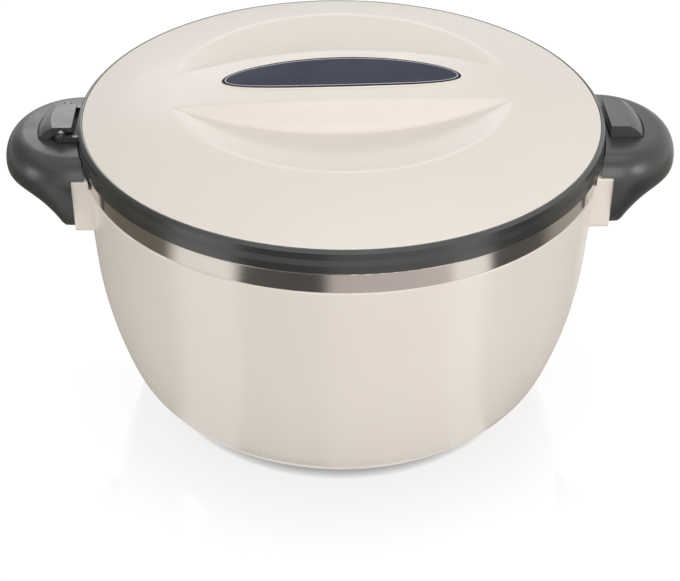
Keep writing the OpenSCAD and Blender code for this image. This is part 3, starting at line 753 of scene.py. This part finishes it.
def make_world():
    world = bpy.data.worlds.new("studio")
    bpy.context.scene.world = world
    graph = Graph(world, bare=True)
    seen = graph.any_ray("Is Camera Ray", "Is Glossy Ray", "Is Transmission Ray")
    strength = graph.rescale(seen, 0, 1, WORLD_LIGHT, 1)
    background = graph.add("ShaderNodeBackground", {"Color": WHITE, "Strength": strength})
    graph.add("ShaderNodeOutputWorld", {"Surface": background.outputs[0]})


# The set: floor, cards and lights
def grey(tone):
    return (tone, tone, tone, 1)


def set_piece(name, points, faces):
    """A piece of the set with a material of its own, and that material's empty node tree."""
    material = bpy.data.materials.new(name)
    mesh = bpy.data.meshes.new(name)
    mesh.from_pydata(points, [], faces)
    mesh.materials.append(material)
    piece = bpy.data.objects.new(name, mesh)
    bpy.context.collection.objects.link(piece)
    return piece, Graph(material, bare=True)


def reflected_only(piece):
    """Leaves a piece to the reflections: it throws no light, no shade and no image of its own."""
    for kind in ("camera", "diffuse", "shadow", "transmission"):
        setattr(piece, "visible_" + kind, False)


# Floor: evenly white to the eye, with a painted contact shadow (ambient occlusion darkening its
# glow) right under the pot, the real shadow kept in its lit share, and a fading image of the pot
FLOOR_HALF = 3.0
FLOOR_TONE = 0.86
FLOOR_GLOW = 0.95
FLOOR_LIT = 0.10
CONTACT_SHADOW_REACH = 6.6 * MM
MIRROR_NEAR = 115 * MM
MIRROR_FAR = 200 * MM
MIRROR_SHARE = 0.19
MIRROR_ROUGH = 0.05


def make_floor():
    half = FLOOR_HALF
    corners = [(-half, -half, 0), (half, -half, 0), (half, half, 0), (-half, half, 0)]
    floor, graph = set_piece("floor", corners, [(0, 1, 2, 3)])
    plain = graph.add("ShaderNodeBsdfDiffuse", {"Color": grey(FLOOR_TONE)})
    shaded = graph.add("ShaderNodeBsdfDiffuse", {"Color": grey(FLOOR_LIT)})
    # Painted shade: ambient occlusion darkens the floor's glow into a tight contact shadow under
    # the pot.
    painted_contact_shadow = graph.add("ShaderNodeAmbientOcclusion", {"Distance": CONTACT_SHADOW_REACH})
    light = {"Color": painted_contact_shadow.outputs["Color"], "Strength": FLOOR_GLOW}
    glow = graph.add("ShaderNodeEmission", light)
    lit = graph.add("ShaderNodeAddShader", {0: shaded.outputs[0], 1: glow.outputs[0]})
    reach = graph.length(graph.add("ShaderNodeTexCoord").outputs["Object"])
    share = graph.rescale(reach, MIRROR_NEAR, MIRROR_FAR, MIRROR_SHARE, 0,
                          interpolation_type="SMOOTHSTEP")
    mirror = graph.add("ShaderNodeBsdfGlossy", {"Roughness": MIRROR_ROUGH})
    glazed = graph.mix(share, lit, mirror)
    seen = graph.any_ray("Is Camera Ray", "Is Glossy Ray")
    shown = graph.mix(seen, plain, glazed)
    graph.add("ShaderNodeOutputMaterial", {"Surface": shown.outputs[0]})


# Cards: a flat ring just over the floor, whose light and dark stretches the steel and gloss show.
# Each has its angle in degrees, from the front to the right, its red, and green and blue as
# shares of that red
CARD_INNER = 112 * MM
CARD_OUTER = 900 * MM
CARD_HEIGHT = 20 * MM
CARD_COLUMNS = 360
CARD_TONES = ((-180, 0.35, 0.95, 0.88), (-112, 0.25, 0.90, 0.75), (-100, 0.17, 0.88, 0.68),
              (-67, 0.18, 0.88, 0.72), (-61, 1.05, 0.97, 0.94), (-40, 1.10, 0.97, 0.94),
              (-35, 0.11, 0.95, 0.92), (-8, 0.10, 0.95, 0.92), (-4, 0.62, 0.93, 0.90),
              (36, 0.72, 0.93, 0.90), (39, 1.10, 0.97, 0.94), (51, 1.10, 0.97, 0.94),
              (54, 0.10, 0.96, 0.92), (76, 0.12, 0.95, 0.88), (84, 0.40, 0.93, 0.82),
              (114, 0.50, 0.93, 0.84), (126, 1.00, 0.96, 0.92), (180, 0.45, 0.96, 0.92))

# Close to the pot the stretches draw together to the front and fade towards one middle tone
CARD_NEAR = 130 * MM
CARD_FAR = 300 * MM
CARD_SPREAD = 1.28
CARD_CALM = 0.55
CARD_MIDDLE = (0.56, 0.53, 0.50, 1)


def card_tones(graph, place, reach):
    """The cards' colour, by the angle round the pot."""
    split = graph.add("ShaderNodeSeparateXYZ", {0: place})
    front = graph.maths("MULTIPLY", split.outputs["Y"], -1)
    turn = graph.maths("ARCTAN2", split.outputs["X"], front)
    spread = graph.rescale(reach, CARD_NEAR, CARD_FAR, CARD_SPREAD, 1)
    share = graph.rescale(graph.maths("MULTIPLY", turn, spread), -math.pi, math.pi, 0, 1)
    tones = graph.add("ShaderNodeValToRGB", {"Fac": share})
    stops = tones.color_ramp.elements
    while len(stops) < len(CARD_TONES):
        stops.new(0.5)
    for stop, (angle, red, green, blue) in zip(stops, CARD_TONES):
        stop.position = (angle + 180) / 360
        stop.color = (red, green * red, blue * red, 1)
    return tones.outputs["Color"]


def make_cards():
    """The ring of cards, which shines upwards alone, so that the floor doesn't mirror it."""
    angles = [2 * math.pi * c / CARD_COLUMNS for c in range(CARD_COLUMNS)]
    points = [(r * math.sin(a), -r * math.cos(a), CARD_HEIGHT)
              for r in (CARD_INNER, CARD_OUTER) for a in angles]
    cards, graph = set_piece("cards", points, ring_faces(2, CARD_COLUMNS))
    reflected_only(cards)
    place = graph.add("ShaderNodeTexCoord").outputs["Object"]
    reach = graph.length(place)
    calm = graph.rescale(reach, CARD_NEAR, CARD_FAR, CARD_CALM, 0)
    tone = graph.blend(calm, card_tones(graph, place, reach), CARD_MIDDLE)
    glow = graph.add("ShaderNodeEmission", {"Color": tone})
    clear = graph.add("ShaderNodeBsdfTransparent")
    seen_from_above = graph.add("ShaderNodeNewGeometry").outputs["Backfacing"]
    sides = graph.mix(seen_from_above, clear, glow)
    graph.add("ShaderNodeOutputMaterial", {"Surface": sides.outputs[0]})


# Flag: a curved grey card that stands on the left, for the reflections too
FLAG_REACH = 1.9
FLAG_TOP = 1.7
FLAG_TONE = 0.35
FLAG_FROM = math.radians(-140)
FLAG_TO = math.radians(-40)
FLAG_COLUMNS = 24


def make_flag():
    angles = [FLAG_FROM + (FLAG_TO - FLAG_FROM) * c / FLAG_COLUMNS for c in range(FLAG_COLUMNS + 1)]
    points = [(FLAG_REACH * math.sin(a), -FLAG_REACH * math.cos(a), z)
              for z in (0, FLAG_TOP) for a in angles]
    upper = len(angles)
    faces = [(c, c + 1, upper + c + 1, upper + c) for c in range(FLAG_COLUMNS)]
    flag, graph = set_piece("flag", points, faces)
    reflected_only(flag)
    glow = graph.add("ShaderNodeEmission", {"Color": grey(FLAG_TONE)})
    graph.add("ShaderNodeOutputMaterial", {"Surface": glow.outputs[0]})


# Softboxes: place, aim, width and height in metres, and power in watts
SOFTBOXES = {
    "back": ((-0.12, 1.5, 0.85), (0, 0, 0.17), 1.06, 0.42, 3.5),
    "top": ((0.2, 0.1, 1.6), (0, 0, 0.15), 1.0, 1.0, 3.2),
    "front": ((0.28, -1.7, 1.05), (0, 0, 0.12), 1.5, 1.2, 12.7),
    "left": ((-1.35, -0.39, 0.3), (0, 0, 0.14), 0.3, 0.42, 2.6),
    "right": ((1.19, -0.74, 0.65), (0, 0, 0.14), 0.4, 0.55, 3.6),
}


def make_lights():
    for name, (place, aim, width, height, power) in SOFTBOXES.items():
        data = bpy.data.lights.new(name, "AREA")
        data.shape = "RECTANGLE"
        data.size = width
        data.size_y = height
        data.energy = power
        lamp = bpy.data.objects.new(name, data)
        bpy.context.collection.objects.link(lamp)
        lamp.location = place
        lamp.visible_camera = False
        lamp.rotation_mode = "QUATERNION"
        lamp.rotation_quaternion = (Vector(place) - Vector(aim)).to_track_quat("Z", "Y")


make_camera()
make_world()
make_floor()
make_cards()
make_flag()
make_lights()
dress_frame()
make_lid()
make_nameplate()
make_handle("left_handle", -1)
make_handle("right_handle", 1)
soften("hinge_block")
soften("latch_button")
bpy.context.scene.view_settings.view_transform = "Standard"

======

▶ _Set exercise_
Everything from the first line through the line containing "MIRROR_ROUGH = 0.05" should be quoted exactly, and nothing beyond it.

▶ _The output_
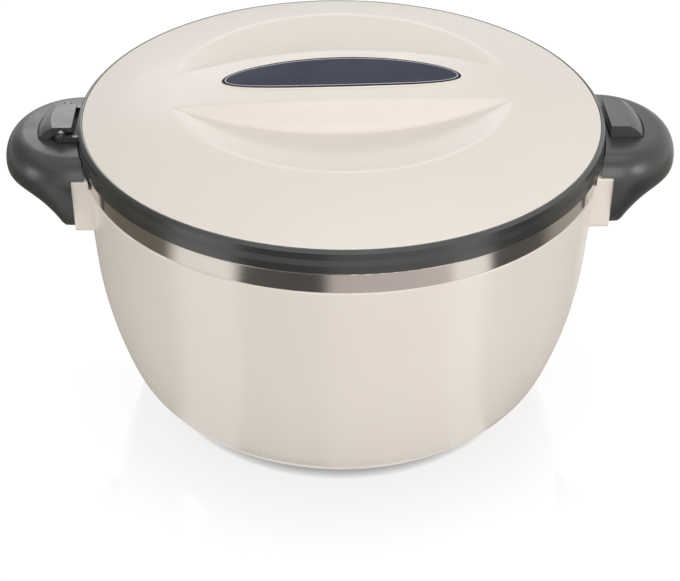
Keep writing the OpenSCAD and Blender code for this image. This is part 3, starting at line 753 of scene.py. This part finishes it.
def make_world():
    world = bpy.data.worlds.new("studio")
    bpy.context.scene.world = world
    graph = Graph(world, bare=True)
    seen = graph.any_ray("Is Camera Ray", "Is Glossy Ray", "Is Transmission Ray")
    strength = graph.rescale(seen, 0, 1, WORLD_LIGHT, 1)
    background = graph.add("ShaderNodeBackground", {"Color": WHITE, "Strength": strength})
    graph.add("ShaderNodeOutputWorld", {"Surface": background.outputs[0]})


# The set: floor, cards and lights
def grey(tone):
    return (tone, tone, tone, 1)


def set_piece(name, points, faces):
    """A piece of the set with a material of its own, and that material's empty node tree."""
    material = bpy.data.materials.new(name)
    mesh = bpy.data.meshes.new(name)
    mesh.from_pydata(points, [], faces)
    mesh.materials.append(material)
    piece = bpy.data.objects.new(name, mesh)
    bpy.context.collection.objects.link(piece)
    return piece, Graph(material, bare=True)


def reflected_only(piece):
    """Leaves a piece to the reflections: it throws no light, no shade and no image of its own."""
    for kind in ("camera", "diffuse", "shadow", "transmission"):
        setattr(piece, "visible_" + kind, False)


# Floor: evenly white to the eye, with a painted contact shadow (ambient occlusion darkening its
# glow) right under the pot, the real shadow kept in its lit share, and a fading image of the pot
FLOOR_HALF = 3.0
FLOOR_TONE = 0.86
FLOOR_GLOW = 0.95
FLOOR_LIT = 0.10
CONTACT_SHADOW_REACH = 6.6 * MM
MIRROR_NEAR = 115 * MM
MIRROR_FAR = 200 * MM
MIRROR_SHARE = 0.19
MIRROR_ROUGH = 0.05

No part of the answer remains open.